- Born: Siddagonda Ogappa Biradar 5 September 1940 Bijjaragi, Bombay Presidency, British India (present-day Vijayapura district, Karnataka, India)
- Died: 2 January 2023 (aged 82) Vijayapura, Karnataka, India
- Education: Karnatak University; Shivaji University;
- Title: Pujya Shri Siddheshwara Swamiji
- Profession: Spiritual preacher & Philosopher

Senior posting
- Teacher: Mallikarjun Swamiji

= Siddeshwar Swami =

Indian religious leader (1940–2023)

Siddeshwar Swami (Note: Alternatively spelt as Siddheshwar Swami and Siddeshwara Swami. The Hindu religious leader's name is often preceded by the honorific Shri. Swami is also referenced by the honorific Swamiji.) (born Siddagonda Ogappa Biradar; 5 September 1940 – 2 January 2023) was an Indian spiritual preacher and philosopher known for his teachings on yoga and spirituality. Swami was the head of Jnanayogashrama, an ashram in the city of Vijayapura (formerly Bijapur), in the Indian state of Karnataka. He declined the Padma Shri, India's fourth-highest civilian award, when it was awarded to him in 2018. He had earlier declined an honorary doctorate from the Karnatak University.

== Early life ==
Swami was born as Siddagonda Ogappa Biradar on 5 September 1940, to Sangavva and Ogappa Gowda Biradar into a Lingayat family of agriculturists. His father was a zamindar and had six children – three sons and three daughters, with Swami being the eldest. From a young age, he was deeply interested in spiritual matters and spent much of his time studying the Hindu scriptures and practising yoga and meditation. At 14, he completed his primary school education and joined Mallikarjun Swami's ashram as his disciple. He completed his pre-university education in Vijayapura and got a Bachelor of Arts degree from Karnatak University in Dharwad. He followed it with a postgraduate degree in philosophy from Shivaji University in Kolhapur in Maharashtra.

== Religious career ==
After his initiation, Swami spent many years studying and practising the teachings of the Hindu scriptures, particularly the Bhagavad Gita and the Yoga Sutras of Patanjali. He also travelled across India, giving lectures and leading spiritual retreats.

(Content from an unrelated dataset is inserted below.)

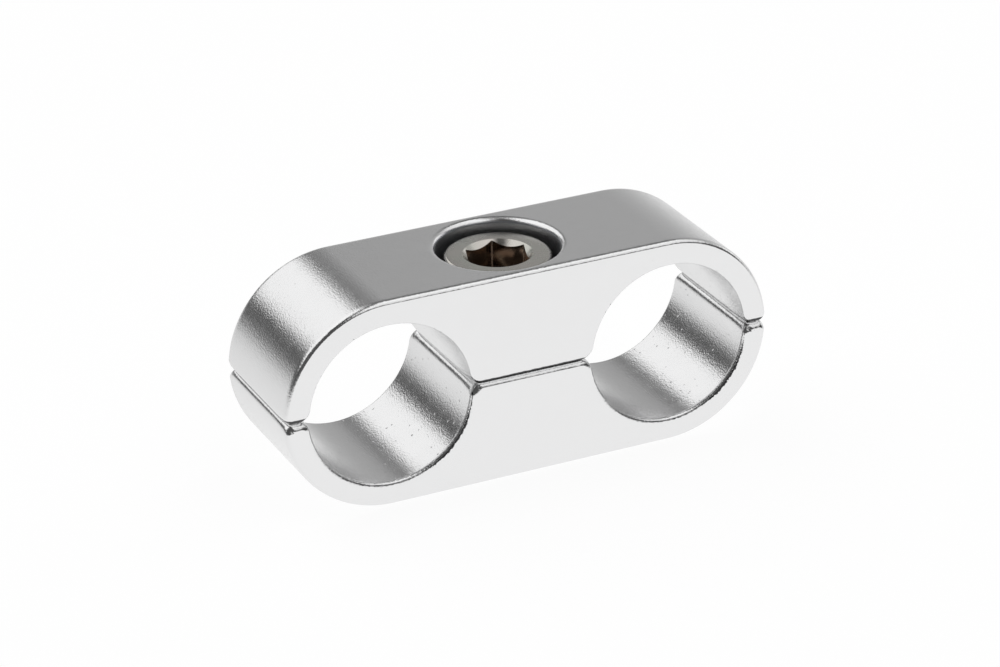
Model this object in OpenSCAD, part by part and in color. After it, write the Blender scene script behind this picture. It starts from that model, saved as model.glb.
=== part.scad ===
// Hose separator clamp: two halves of a round-ended bar, drawn together by one cap screw.
// The origin is where the screw axis meets the split plane. X runs from hose to hose,
// Y runs along the hoses and Z is up.

/* [Hose bores] */
// Diameter that the bores are cut to before the bar is split (mm)
bore_dia = 16; // [14:0.25:16.5]
// Distance between the axes of the two hoses (mm)
bore_spacing = 28.25; // [27.5:0.25:34]
// Thickness of the wall that goes round each hose (mm)
wall = 2.35; // [2.2:0.05:4]
// Length of the clamp along the hoses (mm)
depth = 14.15; // [13.9:0.05:24]
// Width of the saw cut that split the bar, now closed up (mm)
kerf = 0.3; // [0.1:0.05:0.6]

/* [Edges] */
// Radius on every outer edge and on the bore mouths (mm)
edge_r = 0.36; // [0.2:0.02:0.5]
// Radius of the outer corners on the wall tips at the split (mm)
tip_out_r = 0.75; // [0.5:0.05:1.05]
// Radius of the inner corners on the wall tips at the split (mm)
tip_in_r = 1.0; // [0.5:0.05:1.05]
// Radius of the corners where the middle of the bar meets the bores (mm)
web_r = 1.1; // [0.8:0.05:1.6]

/* [Cap screw] */
// Outside diameter of the screw thread (mm)
screw_dia = 5.97; // [4.8:0.01:6.1]
// Diameter of the screw head (mm)
head_dia = 9.95; // [9:0.05:10]
// Height of the screw head (mm)
head_height = 6; // [5:0.1:6.2]
// Radius on the top edge of the head (mm)
head_edge_r = 0.7; // [0.2:0.05:0.9]
// Width across the flats of the key socket (mm)
key_size = 5.3; // [4:0.1:5.4]
// Depth of the flats of the key socket (mm)
key_depth = 3; // [2:0.1:3.2]
// Diameter of the cone that breaks the mouth of the key socket (mm)
key_mouth_dia = 6.6; // [6.3:0.02:6.8]
// Turn of the key socket about the screw axis (deg)
key_turn = 15; // [0:1:60]
// Distance from the screw tip to the bottom face (mm)
tip_gap = 1.4; // [0.6:0.1:3]

/* [Screw seat] */
// Depth of the top of the head below the top face (mm)
head_sink = 0.95; // [0.4:0.05:1.2]
// Space between the head and the wall of its pocket (mm)
pocket_gap = 0.82; // [0.5:0.02:0.9]
// Radius on the rim of the pocket (mm)
pocket_edge_r = 0.48; // [0.2:0.02:0.54]
// Space between the screw and its hole through the upper half (mm)
shank_gap = 0.33; // [0.1:0.01:0.5]
// Space between the screw and the crests cut in the lower half (mm)
thread_gap = 0.06; // [0.03:0.01:0.1]
// Chamfer on the hole mouths at the split and on the bottom face (mm)
hole_chamfer = 0.4; // [0.1:0.05:0.6]

/* [Hidden] */
$fn = 96;
EDGE_STEPS = 4;
CORNER_STEPS = 6;
// How far a cutter reaches past the metal that it cuts (mm)
OVER = 1;
// Slope of the cone that the drill leaves under the key socket (deg)
DRILL_SLOPE = 30;

bore_r = bore_dia / 2;
outer_r = bore_r + wall;
half_kerf = kerf / 2;
half_depth = depth / 2;
bore_x = bore_spacing / 2;
half_height = outer_r - half_kerf;

head_r = head_dia / 2;
shank_r = screw_dia / 2;
head_top = half_height - head_sink;
seat_z = head_top - head_height;
pocket_r = head_r + pocket_gap;
hole_r = shank_r + shank_gap;
tap_r = shank_r + thread_gap;
screw_tip = tip_gap - half_height;
key_r = key_size / 2 / cos(30);
mouth_r = key_mouth_dia / 2;
drill_r = 0.49 * key_size;
point_chamfer = 0.15 * screw_dia;

METAL = [0.80, 0.80, 0.81];
STEEL = [0.70, 0.69, 0.67];

// Points of a rounded corner about a centre, from one direction to another.
function corner(cx, cy, r, from, to, steps = EDGE_STEPS) =
    [for (i = [0:steps])
        let (a = from + (to - from) * i / steps)
            [cx + r * cos(a), cy + r * sin(a)]];

// Half the width of the bar's round end at a height above the middle of the bar.
function reach(r, z) = sqrt(r * r - z * z);

// Turns a section about a line along Y, from one angle through a sweep.
module sweep_about(x, from, sweep) {
    translate([x, 0, 0])
        rotate([90, 0, 0])
            rotate([0, 0, from])
                rotate_extrude(angle = sweep)
                    children();
}

module along_x(length) {
    rotate([90, 0, 90])
        linear_extrude(height = length, center = true)
            children();
}

module along_y(length) {
    rotate([90, 0, 0])
        linear_extrude(height = length, center = true)
            children();
}

// The straight middle of the bar, with rounded long edges.
module bar_middle() {
    z = outer_r - edge_r;
    y = half_depth - edge_r;
    along_x(bore_spacing)
        polygon(concat(
            corner(-y, -z, edge_r, 180, 270),
            corner(y, -z, edge_r, 270, 360),
            corner(y, z, edge_r, 0, 90),
            corner(-y, z, edge_r, 90, 180)));
}

// The round right end of the bar.
module bar_end() {
    y = half_depth - edge_r;
    sweep_about(bore_x, -90, 180)
        polygon(concat(
            [[0, half_depth], [0, -half_depth]],
            corner(outer_r - edge_r, -y, edge_r, 270, 360),
            corner(outer_r - edge_r, y, edge_r, 0, 90)));
}

// The cutter for the right bore, with a rounded mouth at each end.
module bore_cutter() {
    mouth = bore_r + edge_r;
    y = half_depth - edge_r;
    sweep_about(bore_x, 0, 360)
        polygon(concat(
            [[0, -half_depth - OVER], [mouth, -half_depth - OVER]],
            corner(mouth, -y, edge_r, 270, 180),
            corner(mouth, y, edge_r, 180, 90),
            [[mouth, half_depth + OVER], [0, half_depth + OVER]]));
}

// What the saw and the edge rounding take away below the split face of the upper half.
module split_cutter() {
    y = half_depth - edge_r;
    side = half_depth + OVER;
    z = half_kerf + edge_r;
    low = -outer_r - OVER;
    along_x(bore_spacing + 4 * outer_r)
        polygon(concat(
            [[-side, z], [-side, low], [side, low], [side, z]],
            corner(y, z, edge_r, 0, -90),
            corner(-y, z, edge_r, 270, 180)));
}

// Rounds one corner at the split face. The side is 1 where the wall ends to its right.
module corner_cutter(x, r, turn, side) {
    z = half_kerf + r;
    low = half_kerf - OVER;
    out = r + OVER;
    arc = corner(0, z, r, turn, -90, CORNER_STEPS);
    translate([x, 0, 0])
        mirror([side < 0 ? 1 : 0, 0, 0])
            along_y(depth + 2 * OVER)
                polygon(concat(arc, [[0, low], [out, low], [out, arc[0].y]]));
}

module corner_cutters() {
    out_z = half_kerf + tip_out_r;
    in_z = half_kerf + tip_in_r;
    web_z = half_kerf + web_r;
    corner_cutter(bore_x + reach(outer_r - tip_out_r, out_z), tip_out_r,
                  asin(out_z / (outer_r - tip_out_r)), 1);
    corner_cutter(bore_x + reach(bore_r + tip_in_r, in_z), tip_in_r,
                  -asin(in_z / (bore_r + tip_in_r)), -1);
    corner_cutter(bore_x - reach(bore_r + web_r, web_z), web_r,
                  -asin(web_z / (bore_r + web_r)), 1);
}

// The upper half of the bored and split bar, standing on the split plane.
module half_blank() {
    translate([0, 0, -half_kerf])
        difference() {
            union() {
                bar_middle();
                bar_end();
                mirror([1, 0, 0])
                    bar_end();
            }
            split_cutter();
            for (side = [0, 1])
                mirror([side, 0, 0]) {
                    bore_cutter();
                    corner_cutters();
                }
        }
}

// Head pocket with a rounded rim, and the plain hole under it.
module pocket_cutter() {
    rim = pocket_r + pocket_edge_r;
    rotate_extrude()
        polygon(concat(
            [[0, half_height + OVER], [0, -OVER]],
            [[hole_r + hole_chamfer + OVER, -OVER], [hole_r, hole_chamfer]],
            [[hole_r, seat_z], [pocket_r, seat_z]],
            corner(rim, half_height - pocket_edge_r, pocket_edge_r, 180, 90),
            [[rim, half_height + OVER]]));
}

// Threaded hole right through the lower half, cut to the crests of the screw.
module tap_cutter() {
    mouth = tap_r + hole_chamfer + OVER;
    low = -half_height - OVER;
    rotate_extrude()
        polygon([
            [0, OVER],
            [0, low],
            [mouth, low],
            [tap_r, hole_chamfer - half_height],
            [tap_r, -hole_chamfer],
            [mouth, OVER]]);
}

module upper_half() {
    color(METAL)
        difference() {
            half_blank();
            pocket_cutter();
        }
}

module lower_half() {
    color(METAL)
        difference() {
            mirror([0, 0, 1])
                half_blank();
            tap_cutter();
        }
}

// Key socket: six flats, a drilled cone at the bottom and a cone at the mouth.
module key_cutter() {
    floor_z = head_top - key_depth;
    translate([0, 0, floor_z])
        rotate([0, 0, key_turn])
            cylinder(r = key_r, h = key_depth + OVER, $fn = 6);
    rotate_extrude()
        polygon([
            [0, floor_z - drill_r * tan(DRILL_SLOPE)],
            [drill_r, floor_z],
            [drill_r, floor_z + OVER],
            [0, floor_z + OVER]]);
    rotate_extrude()
        polygon([
            [0, head_top - mouth_r],
            [mouth_r + OVER, head_top + OVER],
            [0, head_top + OVER]]);
}

module cap_screw() {
    point_r = shank_r - point_chamfer;
    edge_z = head_top - head_edge_r;
    color(STEEL)
        difference() {
            rotate_extrude()
                polygon(concat(
                    [[0, screw_tip], [point_r, screw_tip]],
                    [[shank_r, screw_tip + point_chamfer]],
                    [[shank_r, seat_z], [head_r, seat_z]],
                    corner(head_r - head_edge_r, edge_z, head_edge_r, 0, 90),
                    [[0, head_top]]));
            key_cutter();
        }
}

lower_half();
upper_half();
cap_screw();
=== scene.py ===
import bmesh
import bpy
import math
from mathutils import Matrix, Vector


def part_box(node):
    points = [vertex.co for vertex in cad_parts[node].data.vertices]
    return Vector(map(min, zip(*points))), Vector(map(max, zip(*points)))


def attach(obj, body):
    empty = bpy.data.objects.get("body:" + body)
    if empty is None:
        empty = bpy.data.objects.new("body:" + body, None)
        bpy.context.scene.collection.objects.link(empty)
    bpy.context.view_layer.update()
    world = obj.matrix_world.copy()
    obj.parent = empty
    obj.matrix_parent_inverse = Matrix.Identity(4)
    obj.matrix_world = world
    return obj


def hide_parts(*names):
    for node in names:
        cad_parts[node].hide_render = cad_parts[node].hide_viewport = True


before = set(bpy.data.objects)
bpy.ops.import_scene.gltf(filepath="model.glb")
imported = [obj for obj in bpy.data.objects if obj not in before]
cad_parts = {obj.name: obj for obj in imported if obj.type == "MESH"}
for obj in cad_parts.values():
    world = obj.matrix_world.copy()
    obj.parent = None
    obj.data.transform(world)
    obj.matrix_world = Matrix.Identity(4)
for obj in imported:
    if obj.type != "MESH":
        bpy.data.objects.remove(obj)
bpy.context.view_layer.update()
mm = 0.001  # sizes below are in millimetres, Blender works in metres
clear = 1.0  # how far cutters reach past the metal
weld = 1e-7  # points nearer than this are one, in metres

barLow, barHigh = (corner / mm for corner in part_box("upper_half"))
print("frame loaded, upper half", [round(v, 2) for v in barHigh - barLow], "mm")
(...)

Swami was the head of Jnanayogashrama, an ashram in Vijayapura (formerly Bijapur), in the Indian state of Karnataka. His discourses on various yogic principles, and complex philosophical topics using simple language attracted a large following, across religious barriers. Despite being a Hindu religious leader, his disciples spanned religions including Muslims who used to visit his ashram to hear his lectures. His discourses drew upon anecdotes from Basavanna's Sharana literature and other epics in the local language. He was also known to draw from teachings of Shankaracharya, Madhavacharya, and Ramanujacharya, in addition to other religious prophets including Jesus, Abraham, and Mohammed. Most of his sermons were in the local dialect of Kannada, in addition to Marathi and English.

In addition to his teachings on yoga and spirituality, Swami was also known for his philanthropic efforts, establishing several charitable organisations to help the disadvantaged. He had written over 20 books on Indian philosophy and Vachana sahitya. Many of his discourses were also published as books.

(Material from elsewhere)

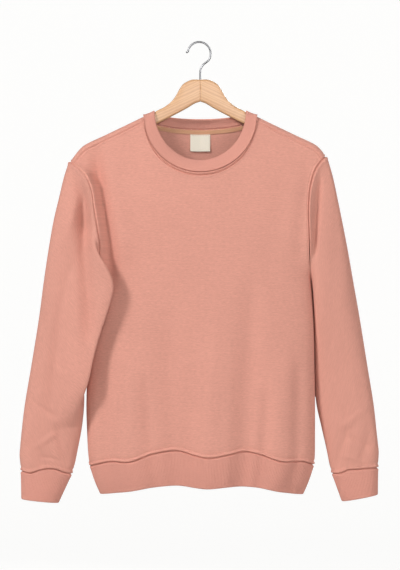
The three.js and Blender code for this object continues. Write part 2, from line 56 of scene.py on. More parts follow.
# Body
FRONT_DEPTH, BACK_DEPTH = 47.0, 44.0
FRONT_FALL, BACK_FALL = 130.0, 100.0
FALL_POWER = 1.2
HEAD_BLEND = 30
SHOULDER_ROUND = 9.5
SIDE_ROUNDNESS = 2.6
ARMPIT = -421.0
ARMPIT_FLARE, ARMPIT_FLARE_GROWTH = 0.35, 0.0045

# Neck and collar
NECK_HALF_WIDTH, NECK_TOP = 100.5, -132.7
FRONT_NECK_DROP, BACK_NECK_DROP = 100.9, 21.8
COLLAR_HALF_WIDTH, COLLAR_TOP = 82.0, -122.6
COLLAR_FRONT_DROP, COLLAR_BACK_DROP = 89.5, 14.0
COLLAR_FRONT_DEPTH, COLLAR_BACK_DEPTH = 19.0, 11.0
COLLAR_BOW, COLLAR_ROLL, COLLAR_LEAN = 1.5, 1.6, 0.7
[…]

Swami declined the Padma Shri, India's fourth-highest civilian award, when it was awarded to him in 2018, stating that as a sanyasi, or ascetic, "he had no interest in such awards". He had earlier declined an honorary doctorate from the Karnatak University. He also returned a sum of money given by the government of Karnataka for the ashram's development, stating that the ashram did not need it.

== Personal life and death ==
Swami lived in a two-room house within the Jnanayogashrama ashram.

Swami died on 2 January 2023. In his will, he requested that no memorial be built for him and that his body be cremated without any post-death rituals. His final rites were completed in the ashram.